Under 123D, none would be alive past their 18th birthday, and there would be no problem of cruelty of solitary confinement.
Posted by: Supremacy Claus | Jun 20, 2012 5:39:54 AM
I am a University of Virginia educated law grad who practiced in Atlanta for 13 years, before spending 8 years as a guest of the Federal Bureau of Prisons. I spent 3 of those years in 23+ hour per day lockdown in the Special Housing Unit, although I am not a violent person and have never done anything violent in or out of prison. My disciplinary offenses included insolence to staff and helping other inmates with their legal problems (for free), as is supposed to be permitted by Supreme Court decisions and written BOP Program Statements. The Bureau of Prisons doesn't like educated people (only 8% of inmates have even a college degree). The Special Housing Unit and isolation for 23+ hours per day in an 8' by 12' cell is vastly over-utilized in Federal prisons. In fact, at higher security level prisons, it is used as overflow housing, as there would not be enough bed space on the compound if fewer than 150 people were held in SHU. I have even seen a SHU so full that inmates were housed on mattresses on the floor of the law library cell in SHU, despite the fact that it doesn't have a toilet or sink! Inmates were told to pee in empty plastic water bottles and to defecate in plastic sandwich bags. Prolonged isolation of this kind causes serious psychological harm, so I am glad that Congress is finally investigating these rampant practices. Maybe now something will change for the better.
Posted by: Jim Gormley | Jun 21, 2012 11:19:12 AM
Inmates were told to pee in empty plastic water bottles and to defecate in plastic sandwich bags.

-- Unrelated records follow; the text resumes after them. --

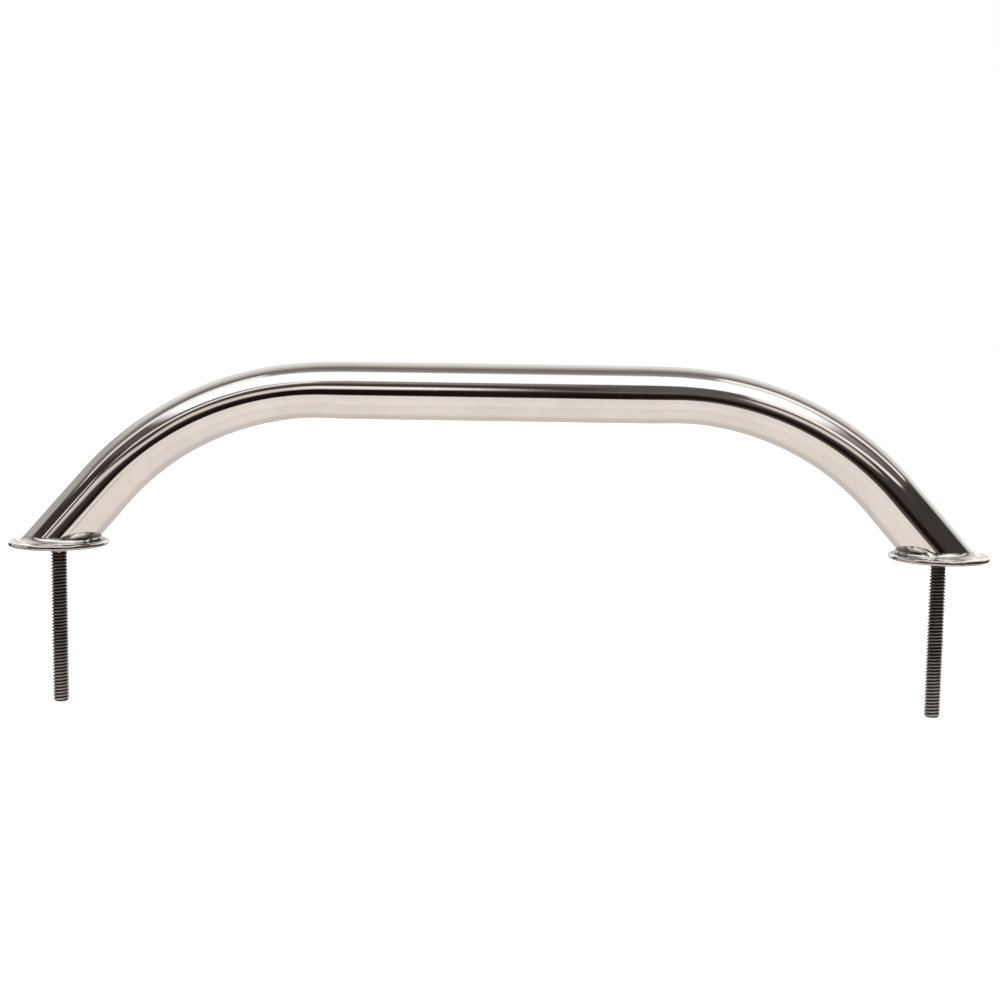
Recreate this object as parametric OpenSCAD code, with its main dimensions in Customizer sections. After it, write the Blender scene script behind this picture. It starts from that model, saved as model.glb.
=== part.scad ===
// Stud-mounted grab rail for a boat: one bent tube welded to two round bases,
// with a threaded stud through each base, welded to it above and below.
// Origin: midway between the two studs, on the mounting face. +X runs along
// the rail, +Z points from the deck to the rail. Millimetres.

/* [Rail tube] */
// Distance between the centres of the two studs
stud_spacing = 335; // [290:0.5:610]
// Height of the top of the rail above the deck
rail_height = 71.8; // [66:0.1:90]
// Outside diameter of the tube
tube_d = 22; // [19:0.5:25.5]
// Wall thickness of the tube
tube_wall = 1.2; // [1:0.1:2]
// Radius of the two bends, to the centre of the tube
bend_radius = 111.5; // [80:0.5:114]
// Angle between each leg and the deck
leg_angle = 48.5; // [45:0.5:50]

/* [Bases] */
// Diameter of each round base
base_d = 37.5; // [37:0.5:50]
// Thickness of each base
base_t = 2.2; // [2:0.1:4]
// Rounding of the upper edge of a base
base_top_round = 0.6; // [0.4:0.1:0.6]
// Rounding of the lower edge of a base
base_foot_round = 1.3; // [0.1:0.1:1.3]

/* [Studs] */
// Major diameter of the 1/4-20 UNC thread
stud_d = 6.35; // [6:0.05:8]
// Whole length of a stud
stud_length = 65; // [50:0.1:90]
// Length of a stud below the deck side of its base
stud_reach = 60.7; // [45:0.1:80]
// Chamfer at both ends of a stud
stud_chamfer = 0.8; // [0.4:0.1:1.2]
// Diameter of the relief where the weld under the base grips a stud
relief_d = 5.6; // [5:0.1:6]
// Diameter of the hole through each base
hole_d = 6.5; // [6.4:0.05:8.2]

/* [Welds] */
// Width of the weld bead round a foot of the tube, outside the tube
foot_weld_width = 1.8; // [1:0.1:2.2]
// Height of the weld bead round a foot of the tube
foot_weld_height = 2; // [1:0.1:3]
// Diameter of the weld under a base, at the base
under_weld_d = 9.4; // [8.6:0.1:11]
// Diameter of the weld under a base, at its lower end
under_weld_tip_d = 7.2; // [6.6:0.1:9]
// Depth of the weld under a base
under_weld_depth = 2.8; // [1:0.1:4]
// Diameter of the weld on the inside of a base
inner_weld_d = 9.6; // [8:0.1:12]
// Height of the weld on the inside of a base
inner_weld_height = 1.4; // [0.8:0.1:2]

/* [Hidden] */

$fn = 96;
hull_fn = 48;           // segments round a foot weld
round_steps = 6;        // steps in each rounded edge of a base
weld_lip = 0.25;        // width left at the top of a foot weld, where it fades into the tube
bend_draw = 0.02;       // how much each wall face is drawn in by bending
lap = 0.5;              // how far a straight length runs into a bend
overrun = 60;           // how far a cutting shape runs past what it cuts

tube_r = tube_d / 2;
base_r = base_d / 2;
stud_r = stud_d / 2;
relief_r = relief_d / 2;
hole_r = hole_d / 2;
under_weld_r = under_weld_d / 2;
inner_weld_r = inner_weld_d / 2;
axis_height = rail_height - tube_r;
stud_x = stud_spacing / 2;

// The hole in a base opens out below at 45 degrees, and weld metal fills the groove.
groove_depth = under_weld_r - hole_r;

// Each leg's axis meets the upper face of its base at the base's centre.
bend_drop = bend_radius * (1 - cos(leg_angle));
leg_length = (axis_height - base_t - bend_drop) / sin(leg_angle);
bend_start_x = stud_x - leg_length * cos(leg_angle) - bend_radius * sin(leg_angle);

// The foot of a leg is an ellipse, longer along X, because the leg is cut at a slant.
foot_x = tube_r / sin(leg_angle);
foot_lean = 1 / tan(leg_angle);

assert(leg_length > 0, "the bends reach below the bases: lower bend_radius or leg_angle");
assert(bend_start_x > 0, "the bends meet in the middle: raise stud_spacing");
assert(groove_depth < base_t, "the weld groove cuts through the base: lower under_weld_d");
assert(base_top_round + base_foot_round < base_t, "the two roundings meet: raise base_t");
assert(foot_x + foot_weld_width < base_r, "the foot weld overhangs the base: raise base_d");

// Points of a quarter circle about (x, y), from one angle to another.
function arc(x, y, r, from, to) =
    [for (i = [0 : round_steps]) let (a = from + (to - from) * i / round_steps)
        [x + r * cos(a), y + r * sin(a)]];

// One end of the rail: +1 is the right end, -1 the left.
module at_end(side) {
    if (side > 0) children();
    else mirror([1, 0, 0]) children();
}

// Wall of the tube in cross-section, with both faces drawn in by a small amount.
module tube_section(draw = 0) {
    difference() {
        circle(r = tube_r - draw);
        circle(r = tube_r - tube_wall + draw);
    }
}

// One bend, from level at the top of the rail to the slope of the leg.
module bend() {
    translate([bend_start_x, 0, axis_height - bend_radius])
        rotate([0, -90, -90])
            rotate_extrude(angle = leg_angle)
                translate([bend_radius, 0]) tube_section(bend_draw);
}

// One leg, cut off level on the upper face of its base.
module leg() {
    difference() {
        translate([bend_start_x, 0, axis_height - bend_radius])
            rotate([0, leg_angle, 0])
                translate([-lap, 0, bend_radius])
                    rotate([0, 90, 0])
                        linear_extrude(height = leg_length + overrun) tube_section();
        translate([stud_x - overrun, -overrun, base_t - 4 * overrun])
            cube([4 * overrun, 2 * overrun, 4 * overrun]);
    }
}

module rail_tube() {
    color([0.78, 0.76, 0.73]) {
        translate([-bend_start_x - lap, 0, axis_height])
            rotate([0, 90, 0])
                linear_extrude(height = 2 * (bend_start_x + lap)) tube_section();
        for (side = [-1, 1]) at_end(side) {
            bend();
            leg();
        }
    }
}

// Round base with softened edges and a hole for the stud, opened out below for weld.
module base() {
    color([0.8, 0.78, 0.76])
        translate([stud_x, 0, 0])
            rotate_extrude()
                polygon(concat(
                    [[hole_r, groove_depth], [under_weld_r, 0]],
                    arc(base_r - base_foot_round, base_foot_round, base_foot_round, -90, 0),
                    arc(base_r - base_top_round, base_t - base_top_round, base_top_round, 0, 90),
                    [[hole_r, base_t]]
                ));
}

// Level ellipse round the leg, a given distance above the base and outside the tube.
module foot_outline(above, outside) {
    translate([stud_x - above * foot_lean, 0, base_t + above])
        linear_extrude(height = 0.01)
            scale([foot_x + outside, tube_r + outside])
                circle(r = 1, $fn = hull_fn);
}

// Fillet of weld metal that joins a leg to its base.
module foot_weld() {
    color([0.72, 0.7, 0.68])
        difference() {
            hull() {
                foot_outline(0, foot_weld_width);
                foot_outline(foot_weld_height, weld_lip);
            }
            translate([stud_x, 0, base_t])
                rotate([0, leg_angle - 90, 0])
                    cylinder(r = tube_r, h = 2 * overrun, center = true);
        }
}

// Stud drawn at the major diameter of its thread, with a relief inside the weld under the base.
module stud() {
    color([0.42, 0.4, 0.38])
        translate([stud_x, 0, 0])
            rotate_extrude()
                polygon([
                    [0, -stud_reach],
                    [stud_r - stud_chamfer, -stud_reach],
                    [stud_r, stud_chamfer - stud_reach],
                    [stud_r, -under_weld_depth],
                    [relief_r, -under_weld_depth],
                    [relief_r, 0],
                    [stud_r, 0],
                    [stud_r, stud_length - stud_reach - stud_chamfer],
                    [stud_r - stud_chamfer, stud_length - stud_reach],
                    [0, stud_length - stud_reach]
                ]);
}

// Weld under the base: it fills the groove in the base and tapers down round the stud.
module under_weld() {
    color([0.66, 0.62, 0.58])
        translate([stud_x, 0, 0])
            rotate_extrude()
                polygon([
                    [relief_r, -under_weld_depth],
                    [under_weld_tip_d / 2, -under_weld_depth],
                    [under_weld_r, 0],
                    [hole_r, groove_depth],
                    [stud_r, groove_depth],
                    [stud_r, 0],
                    [relief_r, 0]
                ]);
}

// Weld on the inside of the base, round the head of the stud and hidden by the tube.
module inner_weld() {
    color([0.6, 0.55, 0.5])
        translate([stud_x, 0, base_t])
            rotate_extrude()
                polygon([
                    [stud_r, 0],
                    [inner_weld_r, 0],
                    [stud_r + 0.3, inner_weld_height],
                    [stud_r, inner_weld_height]
                ]);
}

rail_tube();
at_end(-1) base();  // left_base
at_end(1) base();  // right_base
at_end(-1) foot_weld();  // left_foot_weld
at_end(1) foot_weld();  // right_foot_weld
at_end(-1) stud();  // left_stud
at_end(1) stud();  // right_stud
at_end(-1) under_weld();  // left_under_weld
at_end(1) under_weld();  // right_under_weld
at_end(-1) inner_weld();  // left_inner_weld
at_end(1) inner_weld();  // right_inner_weld
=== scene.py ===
"""Stud-mounted grab rail: visual model, studio and camera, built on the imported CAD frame."""
import math

import bmesh
import bpy
import numpy as np
from mathutils import Matrix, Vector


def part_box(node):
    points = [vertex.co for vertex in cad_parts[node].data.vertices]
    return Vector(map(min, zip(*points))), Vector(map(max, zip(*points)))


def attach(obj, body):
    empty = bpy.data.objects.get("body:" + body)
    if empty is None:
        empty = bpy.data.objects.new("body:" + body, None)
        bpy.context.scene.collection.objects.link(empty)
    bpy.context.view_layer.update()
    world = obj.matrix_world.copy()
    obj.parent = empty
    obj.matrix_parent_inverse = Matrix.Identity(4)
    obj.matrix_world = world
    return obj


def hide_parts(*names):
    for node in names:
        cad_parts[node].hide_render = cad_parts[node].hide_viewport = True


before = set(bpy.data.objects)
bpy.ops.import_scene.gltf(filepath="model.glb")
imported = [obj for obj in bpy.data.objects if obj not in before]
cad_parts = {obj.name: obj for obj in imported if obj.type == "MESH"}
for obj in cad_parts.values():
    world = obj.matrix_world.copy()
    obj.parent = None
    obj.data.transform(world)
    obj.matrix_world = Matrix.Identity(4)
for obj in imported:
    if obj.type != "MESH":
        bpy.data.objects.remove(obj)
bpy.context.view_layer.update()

MM = 0.001
TAU = 2 * math.pi

# ---------------------------------------------------------------- sizes, metres
base_lo, base_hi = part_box("right_base")
tube_lo, tube_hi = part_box("rail_tube")
stud_lo, stud_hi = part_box("right_stud")

STUD_X = (base_lo[0] + base_hi[0]) / 2
BASE_R = (base_hi[0] - base_lo[0]) / 2
BASE_T = base_hi[2] - base_lo[2]
TUBE_R = (tube_hi[1] - tube_lo[1]) / 2
AXIS_Z = tube_hi[2] - TUBE_R
STUD_R = (stud_hi[0] - stud_lo[0]) / 2
STUD_TIP = stud_lo[2]

# Sizes that the boxes above don't give.
TUBE_WALL = 1.2 * MM
BEND_R = 111.5 * MM
LEG_ANGLE = math.radians(48.5)
PITCH = 25.4 / 20 * MM
STUD_CHAMFER = 0.8 * MM
WELD_W = 1.8 * MM
WELD_H = 2.0 * MM
UNDER_R = 4.7 * MM
UNDER_TIP_R = 3.3 * MM
RELIEF_R = 2.8 * MM
HOLE_R = 3.25 * MM

# Bending leaves the tube slightly oval: shares of its radius lost and gained.
BEND_OVAL = 0.035
BEND_SWELL = 0.012

# Height the bend loses, length of a leg, where a bend starts, half length of a foot.
DROP = BEND_R * (1 - math.cos(LEG_ANGLE))
LEG = (AXIS_Z - BASE_T - DROP) / math.sin(LEG_ANGLE)
BEND_X = STUD_X - LEG * math.cos(LEG_ANGLE) - BEND_R * math.sin(LEG_ANGLE)
FOOT_X = TUBE_R / math.sin(LEG_ANGLE)


# ---------------------------------------------------------------- mesh helpers
def smoothstep(x, a, b):
    t = np.clip((np.asarray(x, float) - a) / (b - a), 0, 1)
    return t * t * (3 - 2 * t)


def make_object(name, verts, faces, node, smooth_angle=40):
    """Smooth-shaded piece that rides on the part's one body and replaces a CAD node."""
    mesh = bpy.data.meshes.new(name)
    mesh.from_pydata([tuple(v) for v in verts], [], faces)
    mesh.validate(clean_customdata=False)
    mesh.update()
    mesh.shade_smooth()
    mesh.set_sharp_from_angle(angle=math.radians(smooth_angle))
    obj = bpy.data.objects.new(name, mesh)
    bpy.context.scene.collection.objects.link(obj)
    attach(obj, "root")
    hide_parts(node)
    return obj


def set_shade(obj, name, values):
    """Store one number per vertex, 0 to 1, for the material to read."""
    layer = obj.data.attributes.new(name, "FLOAT", "POINT")
    layer.data.foreach_set("value", np.asarray(values, np.float32))


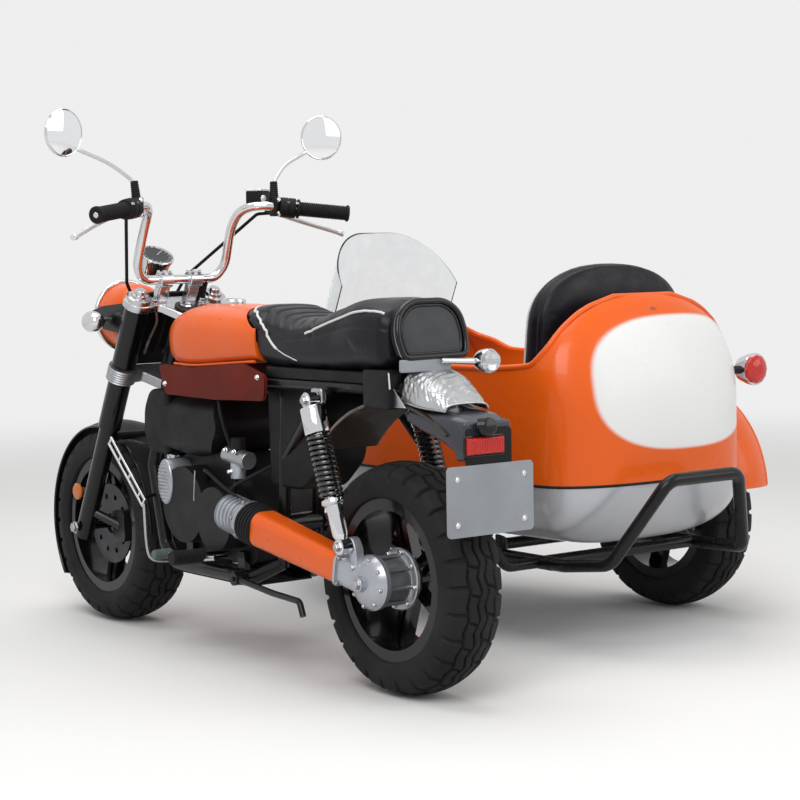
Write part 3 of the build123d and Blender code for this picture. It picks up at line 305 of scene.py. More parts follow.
soft_rubber = finish("soft_rubber", (0.010, 0.010, 0.011), 0.6, shift=0.2, grain=0.0001, grain_size=600,
                     dust=0.04,
                     gleam=0.18)
tyre_rubber = finish("tyre_rubber", (0.016, 0.0155, 0.016), 0.72, shift=0.25, shift_size=9, grain=0.0003,
                     grain_size=260, dust=0.12, gleam=0.18)
black_hide = finish("black_hide", (0.006, 0.006, 0.010), 0.38, shift=0.2, grain=0.00035, grain_size=520,
                    dust=0.01,
                    gleam=0.24)
piping_white = finish("piping_white", (0.78, 0.78, 0.77), 0.4, shift=0.04)
plate_grey = finish("plate_grey", (0.30, 0.32, 0.35), 0.42, coat=0.2, shift=0.12, shift_size=9)
blue_black = finish("blue_black", (0.020, 0.023, 0.034), 0.36, coat=0.3, shift=0.3, dust=0.05)
brown_black = finish("brown_black", (0.024, 0.016, 0.011), 0.42, coat=0.2, shift=0.35, dust=0.05)
plate_shade = finish("plate_shade", (0.028, 0.030, 0.033), 0.42, shift=0.15, gleam=0.35)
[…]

must be some soft inmates there. Anyone criminal enough to tell me that! would shortly find themselve DEAD when i used the plastic sandwich bag to choke thier ass to death!
I am not an animal and i won't be using a pooperscooper!
If the state is retarded and criminal enough to treat me like an animal i'd BE ONE! and that means if i get a shot at my keeper they are DEAD!